— START —

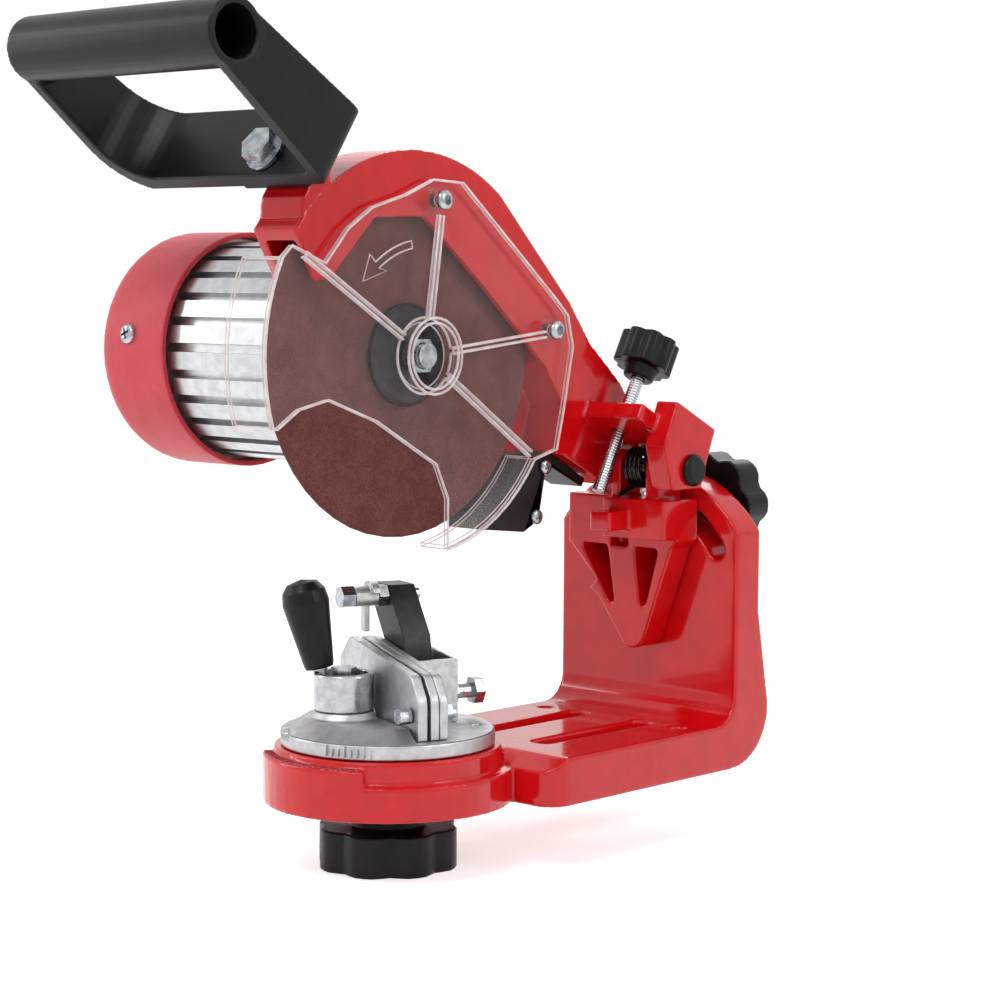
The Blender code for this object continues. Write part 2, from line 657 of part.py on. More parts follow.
pawl = piece("stop_pawl",
             prism(circle(stop_bolt_centre, PAWL_HUB_RADIUS, SMALL_STEPS), "Y", pawl_front, pawl_back),
             ZINC_STEEL, PAWL)
finger = block(
    (STOP_BOLT_X - PAWL_FINGER_HALF, -PAWL_FINGER_THICK, PAWL_TIP_Z),
    (STOP_BOLT_X + PAWL_FINGER_HALF, PAWL_FINGER_THICK, STOP_BOLT_Z))
add(pawl, finger)
horn_low = arc(stop_bolt_centre, PAWL_HORN_RADIUS, math.radians(15), math.radians(165), 10)
horn_high = arc(stop_bolt_centre, PAWL_HUB_RADIUS - PAWL_FINGER_THICK,
                math.radians(165), math.radians(15), 10)
add(pawl, prism(horn_low + horn_high, "Y", pawl_back - PAWL_HORN_WIDE, pawl_back))
cut(pawl, prism(stop_bore, "Y", pawl_front - OVERRUN, pawl_back + OVERRUN))

set_screw_head = BRACKET_BACK + SET_SCREW_REACH
set_screw_centre = (SET_SCREW_X, SET_SCREW_Z)
SET_SCREW = Joint("set_screw_axis", (SET_SCREW_X, BRACKET_BACK, SET_SCREW_Z), VISE)
set_screw = piece("stop_set_screw",
                  prism(circle(set_screw_centre, SET_SCREW_RADIUS, TINY_STEPS),
                        "Y", STOP_BACK + GAP, set_screw_head + SET_SCREW_HEAD_THICK / 2),
                  ZINC_STEEL, SET_SCREW)
add(set_screw, prism(hexagon(set_screw_centre, SET_SCREW_HEAD_FLATS),
                     "Y", set_screw_head, set_screw_head + SET_SCREW_HEAD_THICK))
jam_nut = piece("set_screw_nut",
                prism(hexagon(set_screw_centre, SET_SCREW_HEAD_FLATS),
                      "Y", BRACKET_BACK + GAP, BRACKET_BACK + GAP + STOP_NUT_THICK / 2),
                ZINC_STEEL, VISE)
cut(jam_nut, prism(circle(set_screw_centre, SET_SCREW_RADIUS + GAP, TINY_STEPS),
                   "Y", BRACKET_BACK - OVERRUN, set_screw_head))

# Clamp: a cupped cam drum on its pin, turned by a leaning lever
CUP_BASE = CAM_FOOT_TOP + GAP
CUP_TOP = 0.0515
CUP_WALL = 0.0022
CUP_FLOOR = 0.0470
CUP_EDGE = 0.0007
CAM_HEAD_FLATS = 0.0090
CAM_HEAD_THICK = 0.0062
LEVER_LEAN = math.radians(12)
LEVER_YAW = math.radians(60)
LEVER_REACH = 0.0087
LEVER_SIDE = math.radians(230)
LEVER_RADIUS = 0.0031
LEVER_NECK = 0.0060
LEVER_SINK = 0.0150
GRIP_LENGTH = 0.036
GRIP_FOOT_RADIUS = 0.0056
GRIP_HEAD_RADIUS = 0.0094
GRIP_SHAPE_SHARES = ((0.643, 0.04), (0.88, 0.50), (1.0, 0.74), (0.92, 0.87), (0.66, 0.96))
CLAMP = Joint("clamp_axis", (CAM_X, CAM_Y, CUP_BASE), VISE)
cup_profile = [
    (0, CUP_BASE),
    (CAM_RADIUS, CUP_BASE),
    (CAM_RADIUS, CUP_TOP - CUP_EDGE),
    (CAM_RADIUS - CUP_EDGE, CUP_TOP),
    (CAM_RADIUS - CUP_WALL, CUP_TOP),
    (CAM_RADIUS - CUP_WALL, CUP_FLOOR),
    (0, CUP_FLOOR),
]
cam_drum = piece("cam_drum", turned(cup_profile, "Z", (CAM_X, CAM_Y, 0), ROUND_STEPS), ZINC_STEEL, CLAMP)
cut(cam_drum, prism(circle((CAM_X, CAM_Y), CAM_PIN_RADIUS + GAP, SMALL_STEPS),
                    "Z", CUP_BASE - OVERRUN, CUP_FLOOR + OVERRUN))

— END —

## [Exercise]
Restate the data above exactly, keeping each word as it stands.

## [Task answer]
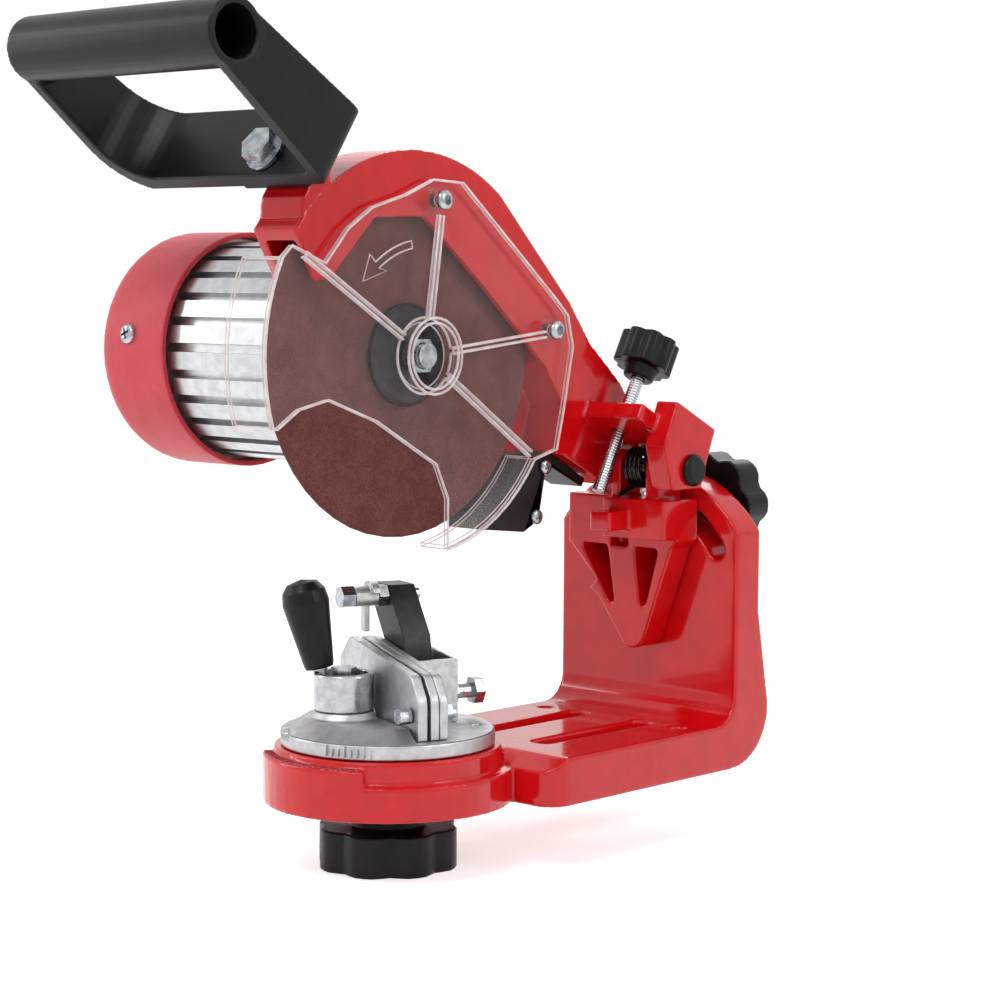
The Blender code for this object continues. Write part 2, from line 657 of part.py on. More parts follow.
pawl = piece("stop_pawl",
             prism(circle(stop_bolt_centre, PAWL_HUB_RADIUS, SMALL_STEPS), "Y", pawl_front, pawl_back),
             ZINC_STEEL, PAWL)
finger = block(
    (STOP_BOLT_X - PAWL_FINGER_HALF, -PAWL_FINGER_THICK, PAWL_TIP_Z),
    (STOP_BOLT_X + PAWL_FINGER_HALF, PAWL_FINGER_THICK, STOP_BOLT_Z))
add(pawl, finger)
horn_low = arc(stop_bolt_centre, PAWL_HORN_RADIUS, math.radians(15), math.radians(165), 10)
horn_high = arc(stop_bolt_centre, PAWL_HUB_RADIUS - PAWL_FINGER_THICK,
                math.radians(165), math.radians(15), 10)
add(pawl, prism(horn_low + horn_high, "Y", pawl_back - PAWL_HORN_WIDE, pawl_back))
cut(pawl, prism(stop_bore, "Y", pawl_front - OVERRUN, pawl_back + OVERRUN))

set_screw_head = BRACKET_BACK + SET_SCREW_REACH
set_screw_centre = (SET_SCREW_X, SET_SCREW_Z)
SET_SCREW = Joint("set_screw_axis", (SET_SCREW_X, BRACKET_BACK, SET_SCREW_Z), VISE)
set_screw = piece("stop_set_screw",
                  prism(circle(set_screw_centre, SET_SCREW_RADIUS, TINY_STEPS),
                        "Y", STOP_BACK + GAP, set_screw_head + SET_SCREW_HEAD_THICK / 2),
                  ZINC_STEEL, SET_SCREW)
add(set_screw, prism(hexagon(set_screw_centre, SET_SCREW_HEAD_FLATS),
                     "Y", set_screw_head, set_screw_head + SET_SCREW_HEAD_THICK))
jam_nut = piece("set_screw_nut",
                prism(hexagon(set_screw_centre, SET_SCREW_HEAD_FLATS),
                      "Y", BRACKET_BACK + GAP, BRACKET_BACK + GAP + STOP_NUT_THICK / 2),
                ZINC_STEEL, VISE)
cut(jam_nut, prism(circle(set_screw_centre, SET_SCREW_RADIUS + GAP, TINY_STEPS),
                   "Y", BRACKET_BACK - OVERRUN, set_screw_head))

# Clamp: a cupped cam drum on its pin, turned by a leaning lever
CUP_BASE = CAM_FOOT_TOP + GAP
CUP_TOP = 0.0515
CUP_WALL = 0.0022
CUP_FLOOR = 0.0470
CUP_EDGE = 0.0007
CAM_HEAD_FLATS = 0.0090
CAM_HEAD_THICK = 0.0062
LEVER_LEAN = math.radians(12)
LEVER_YAW = math.radians(60)
LEVER_REACH = 0.0087
LEVER_SIDE = math.radians(230)
LEVER_RADIUS = 0.0031
LEVER_NECK = 0.0060
LEVER_SINK = 0.0150
GRIP_LENGTH = 0.036
GRIP_FOOT_RADIUS = 0.0056
GRIP_HEAD_RADIUS = 0.0094
GRIP_SHAPE_SHARES = ((0.643, 0.04), (0.88, 0.50), (1.0, 0.74), (0.92, 0.87), (0.66, 0.96))
CLAMP = Joint("clamp_axis", (CAM_X, CAM_Y, CUP_BASE), VISE)
cup_profile = [
    (0, CUP_BASE),
    (CAM_RADIUS, CUP_BASE),
    (CAM_RADIUS, CUP_TOP - CUP_EDGE),
    (CAM_RADIUS - CUP_EDGE, CUP_TOP),
    (CAM_RADIUS - CUP_WALL, CUP_TOP),
    (CAM_RADIUS - CUP_WALL, CUP_FLOOR),
    (0, CUP_FLOOR),
]
cam_drum = piece("cam_drum", turned(cup_profile, "Z", (CAM_X, CAM_Y, 0), ROUND_STEPS), ZINC_STEEL, CLAMP)
cut(cam_drum, prism(circle((CAM_X, CAM_Y), CAM_PIN_RADIUS + GAP, SMALL_STEPS),
                    "Z", CUP_BASE - OVERRUN, CUP_FLOOR + OVERRUN))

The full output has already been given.